The concept of “national allegory” formulated in Fredric Jameson’s work on the third-world literatures has been the subject of much critical debate, especially in the context of postcolonial studies. The dispute surrounding the term is closely tied to Jameson’s controversial suggestions such as the view that “all” third-world literary texts inevitably fall into the category of “national allegory”. The “nation” in this sense provides the main conceptual framework out of which literary texts imbued with “allegorical resonances” develop by specifically addressing the nation state.
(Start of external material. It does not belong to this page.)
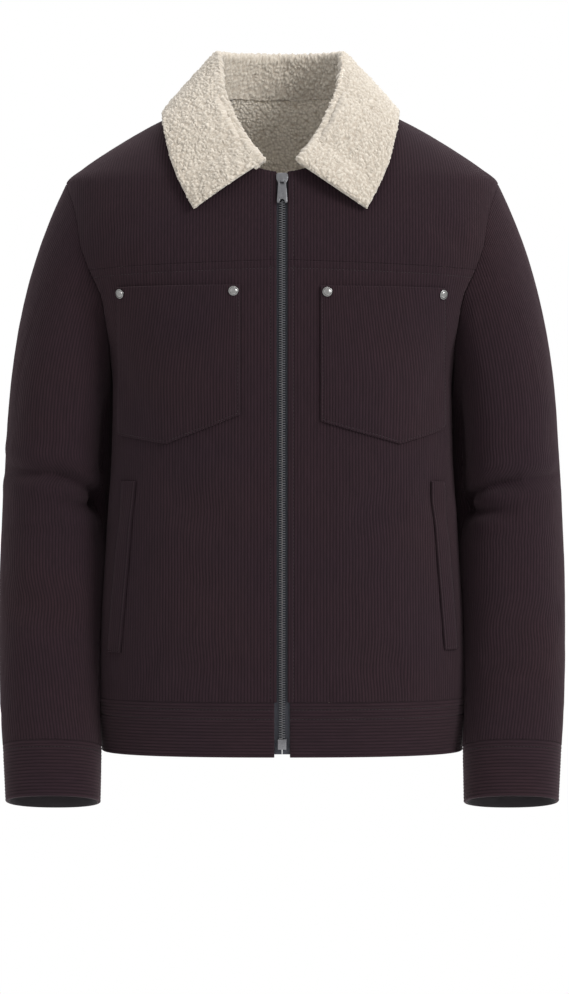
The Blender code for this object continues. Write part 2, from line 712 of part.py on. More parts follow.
def collar_section(turn, side):
    """The middle of the collar cloth, from the neck seam over the roll to the outer edge."""
    shift = Vector((side * COLLAR_SHIFT, 0.0, 0.0))
    value = {name: smooth_at(COLLAR, turn, name, "turn") for name in CollarStation._fields[1:]}
    roll = Vector((value["roll_x"], value["roll_y"], value["roll_z"])) + shift
    edge = Vector((value["edge_x"], value["edge_y"], value["edge_z"])) + shift
    edge = clear_of_body(edge, FALL_CLEARANCE)
    seam = neck_seam(turn)
    to_seam, to_edge = (seam - roll).normalized(), (edge - roll).normalized()
    crest = -(to_seam + to_edge).normalized()
    spread = (to_edge - to_seam)
    spread = (spread - crest * spread.dot(crest)).normalized()
    heart = roll - crest * ROLL_RADIUS
    inner, outer = heart - spread * ROLL_RADIUS, heart + spread * ROLL_RADIUS
    start = stand_foot(turn, seam, inner)
    points = [mix(start, inner, k / STAND_STEPS) for k in range(STAND_STEPS)]
    for k in range(ROLL_STEPS + 1):
        angle = pi * k / ROLL_STEPS
        points.append(heart - spread * ROLL_RADIUS * cos(angle) + crest * ROLL_RADIUS * sin(angle))
    bulge = (spread + crest * 0.4).normalized() * FALL_BULGE
    for k in range(1, FALL_STEPS + 1):
        t = k / FALL_STEPS
        point = mix(outer, edge, t) + bulge * 4 * t * (1 - t)
        points.append(clear_of_body(point, FALL_CLEARANCE))
    return points


COLLAR_TURNS = (0, 14, 28, 42, 55, 67, 78, SHOULDER_TURN, NECK_CORNER_TURN, 107, 116, 126, 136, 146, 156, 165,
                173, 180)


def make_collar():
    left = [collar_section(turn, -1) for turn in reversed(COLLAR_TURNS[1:])]
    grid = [[Vector((-p.x, p.y, p.z)) for p in row] for row in left]
    grid += [collar_section(turn, 1) for turn in COLLAR_TURNS]
    rows, columns = len(grid), len(grid[0])
    outer, inner = [], []
    for r in range(rows):
        outer.append([])
        inner.append([])
        for c in range(columns):
            along = grid[min(r + 1, rows - 1)][c] - grid[max(r - 1, 0)][c]
            across = grid[r][min(c + 1, columns - 1)] - grid[r][max(c - 1, 0)]
            normal = along.cross(across).normalized()
            outer[-1].append(grid[r][c] + normal * PILE / 2)
            inner[-1].append(grid[r][c] - normal * PILE / 2)
    wall("collar", outer, inner, SHERPA)


# ---------------------------------------------------------------- pockets, welts and rivets


def chest_pocket_grid(pocket):
    across, up = 9, 8
    point_share = (pocket.point_x - pocket.inner) / (pocket.outer - pocket.inner)
    shares = sorted([c / across for c in range(across + 1) if abs(c / across - point_share) > 0.06]
                    + [point_share])
    grid = []
    for r in range(up + 1):
        row = []
        for u in shares:
            if u <= point_share:
                foot = mix(pocket.inner_foot, pocket.point, u / point_share)
            else:
                foot = mix(pocket.point, pocket.outer_foot, (u - point_share) / (1 - point_share))
            z = mix(foot, pocket.top, r / up)
            start, end = turn_at_x(pocket.inner, z), turn_at_x(pocket.outer, z)
            row.append((pocket.side * mix(start, end, u), z))
        grid.append(row)
    return grid


def welt_grid(welt):
    grid = []
    steps = 9
    for r in range(steps + 1):
        t = r / steps
        z = mix(welt.foot_z, welt.top_z, t)
        start = turn_at_x(mix(welt.foot_x, welt.top_x, t), z)
        end = start + welt.width / body_point(start, z).xy.length
        row = []
        for u in (0.0, 0.5, 1.0):
            row.append((welt.side * mix(start, end, u), z))
        grid.append(row)
    return grid


def rivet(name, turn, z, lift):
    """A turned dome, set on the pocket with its axis along the cloth's normal."""
    profile = bmesh.new()
    outline = ((0.0, 1.0), (0.35, 0.96), (0.66, 0.80), (0.80, 0.50), (0.84, 0.42), (1.0, 0.36),
               (1.0, 0.0), (0.0, 0.0))
    points = [profile.verts.new((x * RIVET_RADIUS, 0.0, h * RIVET_HEIGHT)) for x, h in outline]
    for one, two in zip(points, points[1:]):
        profile.edges.new((one, two))
    thing = finish_object(name, profile, STEEL, 0.35, 1.0, smooth=False)
    screw = thing.modifiers.new("turned", "SCREW")
    screw.steps = 14
    screw.render_steps = 14
    screw.use_merge_vertices = True
    screw.merge_threshold = 0.00005
    screw.use_smooth_shade = True
    normal = body_normal(turn, z)
    place = body_point(turn, z) + normal * lift
    thing.matrix_world = Matrix.Translation(place) @ normal.to_track_quat("Z", "Y").to_matrix().to_4x4()
    return thing


def make_pockets():
    for pocket in CHEST_POCKETS:
        word = "left" if pocket.side < 0 else "right"
        patch("chest_pocket_" + word, chest_pocket_grid(pocket), PATCH_LIFT, PATCH, CORDUROY)
        lift = PATCH_LIFT + PATCH + RIVET_LIFT
        z = pocket.top - RIVET_DOWN
        inner = turn_at_x(pocket.inner + RIVET_IN, z)
        outer = turn_at_x(pocket.outer - RIVET_OUT, z)
        rivet("rivet_%s_inner" % word, pocket.side * inner, z, lift)
        rivet("rivet_%s_outer" % word, pocket.side * outer, z, lift)
    for welt in WELTS:
        word = "left" if welt.side < 0 else "right"
        patch("hand_pocket_welt_" + word, welt_grid(welt), PATCH_LIFT, PATCH, CORDUROY)


# ---------------------------------------------------------------- the zip


def zip_point(x, z, depth):
    """A point x from the middle, depth out from the face of the fronts."""
    turn = copysign(turn_at_x(abs(x), z), x)
    return body_point(turn, z) + body_normal(turn, z) * depth


def zip_heights(foot, top):
    rows = [HEM_Z, mix(HEM_Z, BAND_TOP_Z, 0.5)] + [centre_z(z) for z in SIDE_ROWS]
    rows += [centre_z(armhole_z(t)) for t in ARMHOLE_TURNS if 90 <= t < 180]
    lowest = armhole_z(90)
    for turn in (t for t in ARMHOLE_TURNS if t < 90):
        share = (armhole_z(turn) - lowest) / (TIP_Z - lowest)
        rows.append(mix(YOKE_CENTRE_Z, -NECK_DROP, share))
    between = [z for z in rows if foot + 0.004 < z < top - 0.004]
    return [foot] + between + [top]


def zip_strip(name, inner_x, outer_x, foot, top, face, back, colour, roughness, metallic=0.0):
    heights = zip_heights(foot, top)
    outer = [[zip_point(x, z, face) for x in (inner_x, outer_x)] for z in heights]
    inner = [[zip_point(x, z, back) for x in (inner_x, outer_x)] for z in heights]
    thing = wall(name, outer, inner, colour, roughness)
    thing.data.materials[0].node_tree.nodes["Principled BSDF"].inputs["Metallic"].default_value = metallic
    return thing


def front_frame(z):
    """Axes at the middle front: X to the right, Y up along the cloth, Z out from it."""
    out = body_normal(0.0, z)
    right = Vector((1.0, 0.0, 0.0))
    up = out.cross(right).normalized()
    frame = Matrix((right, up, out)).transposed().to_4x4()
    frame.translation = body_point(0.0, z)
    return frame


def plate(outline, low, high, frame, holes=()):
    """A flat plate, a closed mesh, with its outline drawn in the frame's X and Y."""
    curve = bpy.data.curves.new("outline", "CURVE")
    curve.dimensions = "2D"
    curve.fill_mode = "BOTH"
    curve.extrude = (high - low) / 2
    for ring_points in (outline, *holes):
        spline = curve.splines.new("POLY")
        spline.points.add(len(ring_points) - 1)
        spline.use_cyclic_u = True
        for spot, (x, y) in zip(spline.points, ring_points):
            spot.co = (x, y, 0.0, 1.0)
    guide = bpy.data.objects.new("outline", curve)
    GARMENT.objects.link(guide)
    guide.matrix_world = frame @ Matrix.Translation((0.0, 0.0, (low + high) / 2))
    bpy.context.view_layer.update()
    solid = bpy.data.meshes.new_from_object(guide.evaluated_get(bpy.context.evaluated_depsgraph_get()))
    mesh = bmesh.new()
    mesh.from_mesh(solid)
    mesh.transform(guide.matrix_world)
    bmesh.ops.remove_doubles(mesh, verts=mesh.verts, dist=0.00001)
    bmesh.ops.recalc_face_normals(mesh, faces=mesh.faces)
    bpy.data.objects.remove(guide)
    bpy.data.curves.remove(curve)
    bpy.data.meshes.remove(solid)
    return mesh


def joined(name, first, others, colour, roughness, metallic):
    """One body from overlapping parts, by Boolean union."""
    thing = finish_object(name, first, colour, roughness, metallic, smooth=False)
    for number, other in enumerate(others):
        tool = finish_object("%s_part_%d" % (name, number), other, colour, roughness, metallic, smooth=False)
        GARMENT.objects.unlink(tool)
        CUTTERS.objects.link(tool)
        tool.hide_render = True
        tool.display_type = "WIRE"
        union = thing.modifiers.new("joined", "BOOLEAN")
        union.operation = "UNION"
        union.object = tool
    return thing


def bar(x_half, y_low, y_high, low, high, frame):
    return plate(((-x_half, y_low), (x_half, y_low), (x_half, y_high), (-x_half, y_high)), low, high, frame)


def make_zip():
    for side, word in ((-1, "left"), (1, "right")):
        zip_strip("zip_tape_" + word, side * TAPE_HALF_GAP, side * TAPE_OUTER, TAPE_FOOT_Z, TAPE_TOP_Z,
                  TAPE_DEPTH, TAPE_DEPTH - TAPE_THICK, TAPE, 0.85)
    zip_strip("zip_chain", -CHAIN_HALF, CHAIN_HALF, CHAIN_FOOT_Z, CHAIN_TOP_Z,
              CHAIN_FACE, CHAIN_BACK, GUNMETAL, 0.4, 1.0)
    frame = front_frame((CHAIN_FOOT_Z + BOX_FOOT_Z) / 2)
    half_height = (CHAIN_FOOT_Z - BOX_FOOT_Z) / 2 - SEAM_GAP
    box = bar(BOX_HALF, -half_height, half_height, CHAIN_BACK, CHAIN_FACE + 0.0006, frame)
    finish_object("zip_box", box, GUNMETAL, 0.4, 1.0, smooth=False)

    frame = front_frame(SLIDER_Z)
    bell = ((-0.0040, -0.0070), (0.0040, -0.0070), (0.0042, -0.0035), (0.0060, 0.0005), (0.0060, 0.0055),
            (0.0045, 0.0072), (-0.0045, 0.0072), (-0.0060, 0.0055), (-0.0060, 0.0005), (-0.0042, -0.0035))
    leg = 0.0012
    leg_foot, leg_top = PIN_UP - 0.00135 - leg, PIN_UP + 0.00135 + leg
    parts = [
        plate(bell, REAR_PLATE_BACK, REAR_PLATE_FACE, frame),
        bar(POST_HALF, 0.0030, 0.0062, (REAR_PLATE_BACK + REAR_PLATE_FACE) / 2, 0.0012, frame),
        bar(BAIL_HALF, leg_foot, leg_foot + leg, 0.0013, BAIL_HIGH - 0.0005, frame),
        bar(BAIL_HALF, leg_top - leg, leg_top, 0.0013, BAIL_HIGH - 0.0005, frame),
        bar(BAIL_HALF + 0.0001, leg_foot - 0.0001, leg_top + 0.0001, BAIL_GAP_HIGH, BAIL_HIGH, frame),
    ]
    joined("zip_slider", plate(bell, PLATE_BACK, PLATE_FACE, frame), parts, GUNMETAL, 0.35, 1.0)

    pin = frame @ Matrix.Translation((0.0, PIN_UP, PIN_DEPTH))
    hang = pin @ Matrix.Rotation(radians(PULL_REST_TILT), 4, "X")
    half = PULL_THICK / 2
    outline = [(-0.0038, 0.0002), (-0.0030, half), (0.0030, half), (0.0038, 0.0002),
               (0.0053, 0.0012 - PULL_LENGTH), (0.0046, -PULL_LENGTH), (0.0030, -PULL_LENGTH)]
    notch = 0.0026
    for k in range(1, 6):
        angle = pi * k / 6
        outline.append((notch * cos(angle), -PULL_LENGTH + 0.0016 + notch * sin(angle)))
    outline += [(-0.0030, -PULL_LENGTH), (-0.0046, -PULL_LENGTH), (-0.0053, 0.0012 - PULL_LENGTH)]
    eye = ((-0.0019, -half), (-0.0019, -0.0053), (0.0019, -0.0053), (0.0019, -half))
    tab = plate(outline, -half, half, hang, (eye,))
    finish_object("zip_pull", tab, GUNMETAL, 0.35, 1.0, smooth=False)


# ---------------------------------------------------------------- the jacket

for old in list(bpy.data.objects):
    bpy.data.objects.remove(old)
GARMENT = bpy.data.collections.new("sherpa_lined_jacket")
CUTTERS = bpy.data.collections.new("joined_parts")
bpy.context.scene.collection.children.link(GARMENT)
bpy.context.scene.collection.children.link(CUTTERS)

make_body()
make_waistband()
make_sleeves()
make_collar()
make_pockets()
make_zip()
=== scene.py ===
# %% [markdown]
# # A corduroy jacket with a sherpa collar
#
# This lesson dresses a plain, rigid model of a zip-up jacket. The frame that is loaded first holds
# each sewn piece as a coarse solid at its real size. Every cell after it makes one piece or one
# finish again, on the same form but finer: raised wales, rolled edges, stitches, pile and metal.
# All lengths are metres. The front of the jacket faces -Y, and +X is its right side as you face it.

# %% Load the frame
import json
from collections import namedtuple

import bmesh
import bpy
import numpy as np
from mathutils import Matrix, Vector

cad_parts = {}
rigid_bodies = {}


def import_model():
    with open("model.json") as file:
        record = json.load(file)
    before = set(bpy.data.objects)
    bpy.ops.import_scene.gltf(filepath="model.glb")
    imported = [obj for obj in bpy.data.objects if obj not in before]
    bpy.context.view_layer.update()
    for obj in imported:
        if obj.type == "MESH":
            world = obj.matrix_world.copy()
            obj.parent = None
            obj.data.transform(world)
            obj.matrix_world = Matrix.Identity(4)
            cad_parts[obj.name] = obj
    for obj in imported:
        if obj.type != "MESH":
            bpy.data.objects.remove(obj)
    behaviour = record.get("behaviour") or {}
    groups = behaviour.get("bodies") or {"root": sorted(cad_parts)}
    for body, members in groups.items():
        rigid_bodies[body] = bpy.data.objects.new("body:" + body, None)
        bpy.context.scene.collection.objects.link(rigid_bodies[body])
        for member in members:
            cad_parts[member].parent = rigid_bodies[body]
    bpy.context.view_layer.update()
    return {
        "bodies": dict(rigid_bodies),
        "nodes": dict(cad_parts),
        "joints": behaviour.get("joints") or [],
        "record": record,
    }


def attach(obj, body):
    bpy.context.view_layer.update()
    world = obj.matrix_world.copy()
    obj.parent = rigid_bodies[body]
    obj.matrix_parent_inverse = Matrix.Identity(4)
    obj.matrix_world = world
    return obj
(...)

Jameson’s formulation acquires further significance when it is reciprocally held with his concept of the “political unconscious”, which refers to the implicit political aspect behind creative works. Jameson suggests that artistic works are the products of unconsciously felt political and cultural conditions laid out by latent historical and economic realities. J.M Synge’s The Playboy of the Western World lends itself to a Jamesonian reading in that the Irish efforts to achieve independence from British rule are transmuted into the dramatic world of the play in the form of an Oedipal tension between a father and a son. However, the play does not put forward a simplistic allegory of the nation since the text itself avoids reproducing a picture of a clear-cut nationhood. This essay argues that Synge’s play addresses a “postnational” condition transcending the militant nationalist ideologies and produces a “postnational allegory” in which the suggestive background points at a new rationale for defining the nation with a call for imagining a nomadic “beyond”.